Our final young fighter is the kindergartener. Kindergarteners will start having a lot more variance in skill level so keep your guard up. Often literally. Since a kinder kid is a bit bigger, their blows will start to hurt a little. You may notice wide berserk axe swings. In fencing we call this windshield wiping. These back and forth swings can feel hard to deal with, as you will often get hit hard just as you hit them. This style should not be encouraged. Either tell them that those attacks are too hard or if you’re the subtle type, use it as a teaching method. Whenever they start to pull back, hit them at your maximum range. Keep beating them in the fight until they start to fight more defensively. Remember: fights should be “elegant fencer”, not “blood soaked barbarian.”

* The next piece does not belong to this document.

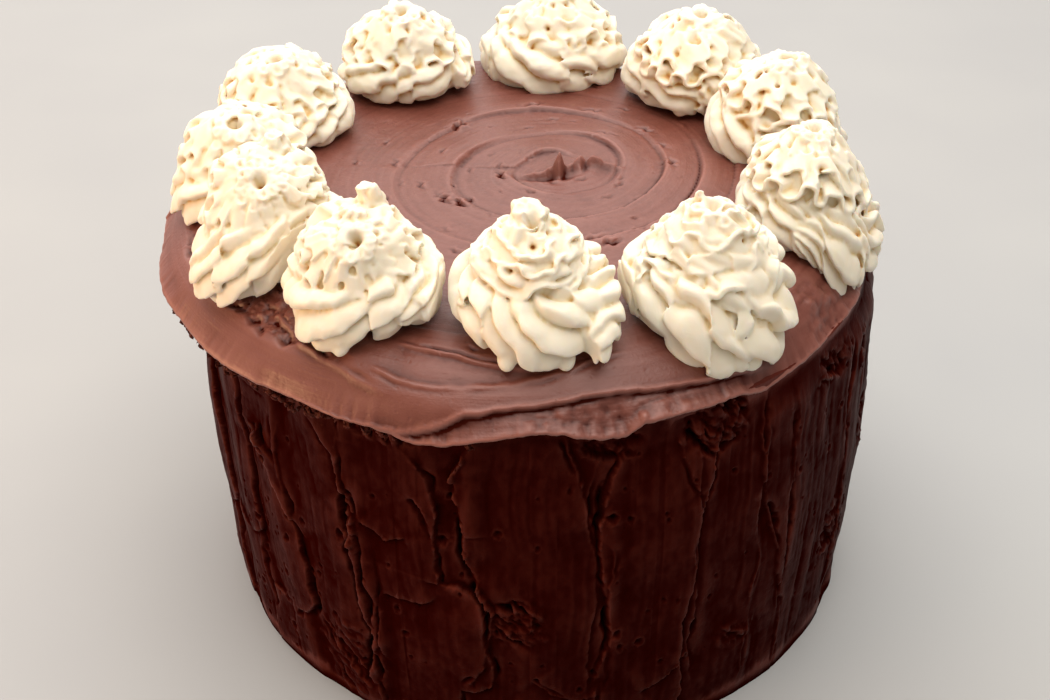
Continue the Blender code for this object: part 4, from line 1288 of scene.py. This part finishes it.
def frosting(name, crease_shade, body, ridge, roughness, shine, grain):
    """Chocolate buttercream spread with a palette knife: fine streaks along the knife's way, pores of air.

    Shade is painted into the creases and a highlight onto the ridges, in the colour; creases are also
    duller than ridges. The eye gets a soft satin that the streaks break up.
    """
    made, tree, shader = new_material(name)
    hollow = node(tree, "ShaderNodeAttribute", attribute_name="hollow").outputs["Fac"]
    knife = node(tree, "ShaderNodeAttribute", attribute_name="knife_way").outputs["Vector"]
    spot = node(tree, "ShaderNodeTexCoord").outputs["Object"]
    stretched = node(tree, "ShaderNodeMapping", {"Vector": knife, "Scale": KNIFE_STREAKS})
    streaks = node(tree, NOISE, {"Vector": stretched, "Scale": 1.0, "Detail": 3.0})
    patches = node(tree, NOISE, {"Vector": spot, "Scale": FROSTING_PATCHES, "Detail": 3.0})
    fine = node(tree, NOISE, {"Vector": spot, "Scale": FROSTING_GRAIN, "Detail": 3.0})
    share = node(tree, MATH, (hollow, -0.5, 0.5), operation="MULTIPLY_ADD")
    mottled = node(tree, MATH, (patches, 0.24, -0.12), operation="MULTIPLY_ADD")
    share = node(tree, MATH, (share, mottled), operation="ADD")
    # painted shade in the creases, the body colour between, and the ridge colour as painted highlight on
    # ridges
    ramp = node(tree, RAMP, (share,))
    colours = fill_ramp(ramp, (0.12, crease_shade), (0.5, body), (0.92, ridge))
    tree.links.new(colours.outputs[0], shader.inputs["Base Color"])
    dull = node(tree, MATH, (streaks, 0.16, roughness - 0.08), operation="MULTIPLY_ADD")
    dull = node(tree, MATH, (dull, 0.07), operation="SUBTRACT")
    dull = node(tree, MATH, (patches, 0.14, dull), operation="MULTIPLY_ADD")
    tree.links.new(dull.outputs[0], shader.inputs["Roughness"])
    gleam = fill_curve(node(tree, CURVE, {"Value": share}), list(zip((0.15, 0.5, 0.9), shine)))
    tree.links.new(gleam.outputs[0], shader.inputs["Specular IOR Level"])
    shader.inputs["IOR"].default_value = BUTTERCREAM_IOR
    pores = node(tree, "ShaderNodeTexVoronoi", {"Vector": spot, "Scale": FROSTING_PORES}).outputs["Distance"]
    pores = node(tree, RANGE, {"Value": pores, 1: 0.05, 2: 0.22, **between(0.0, 1.0)})
    bump = None
    for height, strength, depth in ((streaks, 0.5, 0.12), (pores, 0.35, 0.15), (fine, grain, 0.12)):
        sizes = {"Strength": strength, "Distance": depth * MM}
        bump = node(tree, "ShaderNodeBump", {**sizes, "Height": height, "Normal": bump})
    tree.links.new(bump.outputs[0], shader.inputs["Normal"])
    return made


def piped_buttercream():
    """Cream-coloured buttercream, piped stiff: it glows a little inside; painted shade yellows its deep
    folds.
    """
    made, tree, shader = new_material("piped_buttercream")
    hollow = node(tree, "ShaderNodeAttribute", attribute_name="hollow").outputs["Fac"]
    spot = node(tree, "ShaderNodeTexCoord").outputs["Object"]
    patches = node(tree, NOISE, {"Vector": spot, "Scale": CREAM_PATCHES, "Detail": 3.0})
    fine = node(tree, NOISE, {"Vector": spot, "Scale": CREAM_GRAIN, "Detail": 2.0})
    share = node(tree, MATH, (hollow, 0.5, 0.5), operation="MULTIPLY_ADD")
    mottled = node(tree, MATH, (patches, 0.16, -0.08), operation="MULTIPLY_ADD")
    share = node(tree, MATH, (share, mottled), operation="ADD")
    # painted shade: the colour darkens and yellows deep in the creases
    colours = fill_ramp(node(tree, RAMP, (share,)), *CREAM_AND_PAINTED_FOLD_SHADE)
    tree.links.new(colours.outputs[0], shader.inputs["Base Color"])
    looks = {"Roughness": 0.48, "Specular IOR Level": 0.35, "IOR": BUTTERCREAM_IOR, "Subsurface Weight": 0.28}
    looks |= {"Subsurface Radius": (1.0, 0.6, 0.3), "Subsurface Scale": 1.8 * MM}
    for socket, value in looks.items():
        shader.inputs[socket].default_value = value
    bump = node(tree, "ShaderNodeBump", {"Strength": 0.3, "Distance": 0.12 * MM, "Height": fine})
    tree.links.new(bump.outputs[0], shader.inputs["Normal"])
    return made


def flake_tree(brown):
    """Ragged crumbs hanging along an arc of the lip, as a Geometry Nodes tree."""
    tree, sizes = sized_tree("torn_flakes", FLAKES)
    seed = node(tree, "FunctionNodeFloatToInt", (sizes["Seed"],))
    later = node(tree, MATH, (seed, 7.0), operation="ADD")
    count = node(tree, "FunctionNodeFloatToInt", (sizes["Count"],))
    share = node(tree, RANDOM, {2: 0.0, 3: 1.0, "Seed": seed}).outputs[1]
    angle = node(tree, MATH, (share, sizes["Arc Sweep"], sizes["Arc Start"]), operation="MULTIPLY_ADD")
    ranges = {
        "jitter": ((-1, 0, -1), (0.4, 0, 1), later),
        "turn": ((0, 0, 0), (6.28, 6.28, 6.28), seed),
        "size": ((0.35, 0.2, 0.5), (1, 0.6, 1.7), later),
    }
    drawn = {}
    for name, (low, high, own_seed) in ranges.items():
        values = node(tree, RANDOM, {0: low, 1: high, "Seed": own_seed}, data_type="FLOAT_VECTOR")
        drawn[name] = values.outputs[0]
    jitter = node(tree, VECTOR, {0: drawn["jitter"], "Scale": sizes["Spread"]}, operation="SCALE")
    spoke = node(tree, COMBINE, {"X": sizes["Arc Radius"], "Z": sizes["Height"]})
    spoke = node(tree, VECTOR, (spoke, jitter), operation="ADD")
    place = node(tree, TURN, {"Vector": spoke, "Angle": angle}, rotation_type="Z_AXIS")
    spots = node(tree, "GeometryNodePoints", {"Count": count, "Position": place})
    crumb = node(tree, "GeometryNodeMeshIcoSphere", {"Radius": 0.5, "Subdivisions": 4})
    size = node(tree, VECTOR, {0: drawn["size"], "Scale": sizes["Flake Size"]}, operation="SCALE")
    placing = {"Points": spots, "Instance": crumb, "Rotation": drawn["turn"], "Scale": size}
    crumbs = node(tree, "GeometryNodeInstanceOnPoints", placing)
    whole = node(tree, "GeometryNodeRealizeInstances", {"Geometry": crumbs})
    torn = torn_offset(tree, sizes["Seed"], 620.0, 3.0, CRUMB_RAGGED)
    coat(tree, node(tree, MOVE, {"Geometry": whole, "Offset": torn}), brown)
    return tree


def torn_flakes(brown):
    """The crumbs torn loose under the slab's lip, at the left and the front."""
    mesh = evaluated_mesh(grown_object("lip_flakes", flake_tree(brown), FLAKES))
    points = point_array(mesh)
    points[:, 0] += SLAB_CENTRE_X
    set_points(mesh, points)
    mark_knife_way(mesh, points[:, 2], points[:, 0])
    mark_creases(mesh, 0.4 * MM, 3)
    finished(mesh, brown, "chocolate_frosting")


def aimed(obj, right, up, place):
    """Puts a camera or a lamp at a place, with its right and up sides pointing these ways."""
    turned = Matrix(np.stack([right, up, np.cross(right, up)], -1).tolist()).to_4x4()
    turned.translation = place
    obj.matrix_world = turned
    bpy.context.scene.collection.objects.link(obj)
    return obj


def camera():
    """The camera, above the front of the cake and looking down at it, with a slight roll."""
    data = bpy.data.cameras.new("camera")
    data.lens, data.sensor_width = 50, 36
    data.clip_start, data.clip_end = 0.02, 20
    level, over = np.array([1.0, 0, 0]), np.array([0, math.sin(CAMERA_PITCH), math.cos(CAMERA_PITCH)])
    right = level * math.cos(CAMERA_ROLL) + over * math.sin(CAMERA_ROLL)
    up = over * math.cos(CAMERA_ROLL) - level * math.sin(CAMERA_ROLL)
    bpy.context.scene.camera = aimed(bpy.data.objects.new("camera", data), right, up, CAMERA_PLACE)


def soft_light(name, place, target, size, power, colour):
    """A broad lamp at a place, facing a target and level across its width."""
    data = bpy.data.lights.new(name, "AREA")
    data.shape = "RECTANGLE"
    data.size, data.size_y = size
    data.energy = power
    data.color = linear(colour)[:3]
    away = np.array(place) - np.array(target)
    right = np.cross([0, 0, 1], away)
    right, away = right / np.linalg.norm(right), away / np.linalg.norm(away)
    aimed(bpy.data.objects.new(name, data), right, np.cross(away, right), place)


def studio():
    """A pale floor, a broad window of light behind and above the cake, and weaker light from the sides."""
    mesh = mesh_of("floor", [(-3, -3, 0), (3, -3, 0), (3, 3, 0), (-3, 3, 0)], [(0, 1, 2, 3)])
    made, tree, shader = new_material("matt_paper")
    spot = node(tree, "ShaderNodeTexCoord").outputs["Object"]
    fibre = node(tree, NOISE, {"Vector": spot, "Scale": 9.0, "Detail": 2.0})
    ramp = node(tree, RAMP, (fibre,))
    colours = fill_ramp(ramp, (0.3, "a4a4a4"), (0.7, "a8a8a7"))
    tree.links.new(colours.outputs[0], shader.inputs["Base Color"])
    shader.inputs["Roughness"].default_value = 0.9
    shader.inputs["Specular IOR Level"].default_value = 0.1
    mesh.materials.append(made)
    loose_object(mesh)
    world = bpy.data.worlds.new("studio")
    bpy.context.scene.world = world
    world.use_nodes = True
    world.node_tree.nodes["Background"].inputs["Color"].default_value = linear("f4f1ec")
    world.node_tree.nodes["Background"].inputs["Strength"].default_value = 0.26
    middle = (0, 0, 100 * MM)
    soft_light("window", (-0.4, 1.2, 0.95), middle, (2.4, 1.8), 25, "fbf7f4")
    soft_light("overhead", (0.0, 0.2, 1.4), middle, (2.0, 1.6), 28, "fffaf4")
    soft_light("front_fill", (0.2, -0.7, 1.35), middle, (1.3, 0.9), 9, "fff8f0")
    soft_light("left_side", (-1.1, -0.28, 0.22), (0, 0, 50 * MM), (0.9, 0.14), 9, "ffc894")
    bpy.context.scene.view_settings.view_transform = "Standard"


def main():
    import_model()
    # Lit and shaded copies of one frosting: the top painted lighter, as lit, and the wall near-black, as in
    # shade
    top = frosting("lit_top_chocolate_frosting", "380f08", "6e3a2e", "885246", 0.46, (0.1, 0.62, 0.65), 0.9)
    wall = frosting("shaded_wall_chocolate_frosting", "0c0101", "2c0502", "52190b", 0.48, (0.0, 0.01, 0.14), 0.7)
    torn = frosting("torn_chocolate_frosting", "200604", "4c1c12", "7a3a26", 0.5, (0.0, 0.1, 0.3), 0.4)
    finished(wall_frosting(), wall, "chocolate_frosting", "frosted_cake")
    finished(top_frosting(), top, "chocolate_frosting", "frosted_cake")
    torn_flakes(torn)
    cream = piped_buttercream()
    piping = rosette_tree(cream)
    for number in range(len(ROSETTES)):
        rosette(number, piping, cream)
    camera()
    studio()


main()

As your child gets older, you will notice that they will start to beat you. By first and second grade, while you still can use your range to keep them out of hitting you, a kid who really gets into sword play can beat you if you're careless. To keep control, fight at a long range and feel free to use disengage attacks. First and second graders are still very inexperienced, so even a little bit of trickery can really mess up their fighting style.
For third and fourth graders, you have a high chance that they can beat you. Their range is getting closer to yours. They will learn your tricks and habits. They also care much more about winning than you, so they will use a lot more energy to win. You should win without hitting harder, just try your best and let them improve. At this grade the “hero” winning is less important to the game so you can beat them as much as you like. For higher grades this will hold true until they start beating you.
At about seventh and higher you should not expect to win every fight. For these fights, focus on the joy of just hitting each other's swords and doing cool stuff. Don’t worry about winning and just have a good time. I like to talk while I fight older students, so we don’t get too serious.
I hope this guide to sword play helps you out!